Dwie kolejne osoby, które próbowały zatrzymać Marsz Równości, stanęły przed prokuratorem. Śledczy zdecydowali też o postawieniu dodatkowego zarzutu wszystkim zatrzymanym w tej sprawie mężczyznom.
Pierwszych zatrzymań policjanci dokonali już 13 października. Kolejnych – kilka dni później.
Na podstawie nagrań z monitoringu szukano tych, którzy stanęli na drodze Marszu Równości i atakowali policjantów zabezpieczających pochód. W sumie zarzuty dotyczące m.in. udziału w nielegalnym zbiegowisku, czynnej napaści na policjantów i znieważania mundurowych usłyszało blisko dwudziestu mężczyzn w wieku od 17 do 37 lat.
– Zatrzymania to dopiero początek naszych działań – zapowiadała wówczas nadkom. Renata Laszczka-Rusek, rzecznik lubelskiej policji. – Zabezpieczyliśmy bardzo dużo materiału, m.in. z kamer miejskiego monitoringu. Również sami policjanci rejestrowali przebieg sobotnich zajść. Materiał ten będzie teraz bardzo dokładnie analizowany. Będziemy identyfikować i zatrzymywać kolejne osoby, które dopuściły się zakłócania porządku.

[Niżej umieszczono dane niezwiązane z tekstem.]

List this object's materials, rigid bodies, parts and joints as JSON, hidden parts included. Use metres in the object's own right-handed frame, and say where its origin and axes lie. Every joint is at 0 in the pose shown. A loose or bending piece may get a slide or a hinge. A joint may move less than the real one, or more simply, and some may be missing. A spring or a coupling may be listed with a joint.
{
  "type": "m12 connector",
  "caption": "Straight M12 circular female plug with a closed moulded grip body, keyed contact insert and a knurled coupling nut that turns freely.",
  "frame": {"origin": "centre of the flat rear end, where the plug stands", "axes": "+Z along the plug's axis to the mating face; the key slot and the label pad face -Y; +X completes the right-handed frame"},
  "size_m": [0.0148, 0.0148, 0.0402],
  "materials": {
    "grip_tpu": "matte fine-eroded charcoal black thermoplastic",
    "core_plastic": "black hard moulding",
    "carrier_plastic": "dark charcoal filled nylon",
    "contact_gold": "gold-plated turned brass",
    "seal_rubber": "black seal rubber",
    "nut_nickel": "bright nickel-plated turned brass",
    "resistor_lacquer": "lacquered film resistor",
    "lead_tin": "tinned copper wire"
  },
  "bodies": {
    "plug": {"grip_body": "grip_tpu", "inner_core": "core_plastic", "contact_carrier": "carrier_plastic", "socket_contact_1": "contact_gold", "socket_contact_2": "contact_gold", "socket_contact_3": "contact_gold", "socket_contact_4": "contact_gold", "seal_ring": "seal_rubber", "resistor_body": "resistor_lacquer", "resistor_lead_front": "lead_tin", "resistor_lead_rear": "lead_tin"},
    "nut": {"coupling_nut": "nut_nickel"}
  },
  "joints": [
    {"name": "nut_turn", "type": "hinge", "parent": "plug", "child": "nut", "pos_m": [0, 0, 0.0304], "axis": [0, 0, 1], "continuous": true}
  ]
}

Ta analiza doprowadziła właśnie do kolejnych zatrzymań.
– To dwie osoby biorące udział w zdarzeniach na ul. Bajkowskiego – mówi Dorota Brzozowska-Fałek, zastępca szefa Prokuratury Rejonowej Lublin-Północ. – Pierwszy z mężczyzn przyznał się. Drugi wstępnie tego odmówił, ale po pokazaniu mu nagrań z monitoringu stwierdził, że „brał udział w zdarzeniach żeby bronić wartości moralnych rodziny i tego, jak powinna wyglądać”.
Mężczyźni usłyszeli zarzuty takie jak pierwsze osoby zatrzymywane w tej sprawie. Jak pierwsi uczestnicy zadymy będą też odpowiadać za próbę udaremniania przemocą lub groźbą odbywającego się zgodnie z prawem pochodu.
– Prokurator zdecydował też, że ten zarzut usłyszą także wszyscy zatrzymani uprzednio uczestnicy wydarzeń – usłyszeliśmy w Prokuraturze Rejonowej Lublin-Północ.
Pierwszy z zatrzymanych w tym tygodniu mężczyzn został tymczasowo aresztowany. Jeśli do 10 grudnia wpłaci pieniądze, to wyjdzie z aresztu za poręczeniem majątkowym. Drugi wpłacił już 8 tys. zł poręczenia. Przed sądem odpowiadać będzie z wolnej stopy. Do tego czasu nie może jednak wyjeżdżać za granicę i musi regularnie zgłaszać się na komisariat.
– Za poręczeniem majątkowym wyjść z aresztu mogły także wcześniej zatrzymane osoby – dodaje Brzozowska-Fałek. – Do dziś nie zdecydowało się na to dwóch mężczyzn.
Uczestnikom wydarzeń z ul. Świętoduskiej i Bajkowskiego grozi do 10 lat więzienia. Śledczy zapowiadają kolejne zatrzymania. Trwa poszukiwanie jednej z osób, której dane zostały już ustalone, a zarzuty wydane. Zatrzymanych ma być też sześciu kolejnych mężczyzn występujących na nagraniu z monitoringu.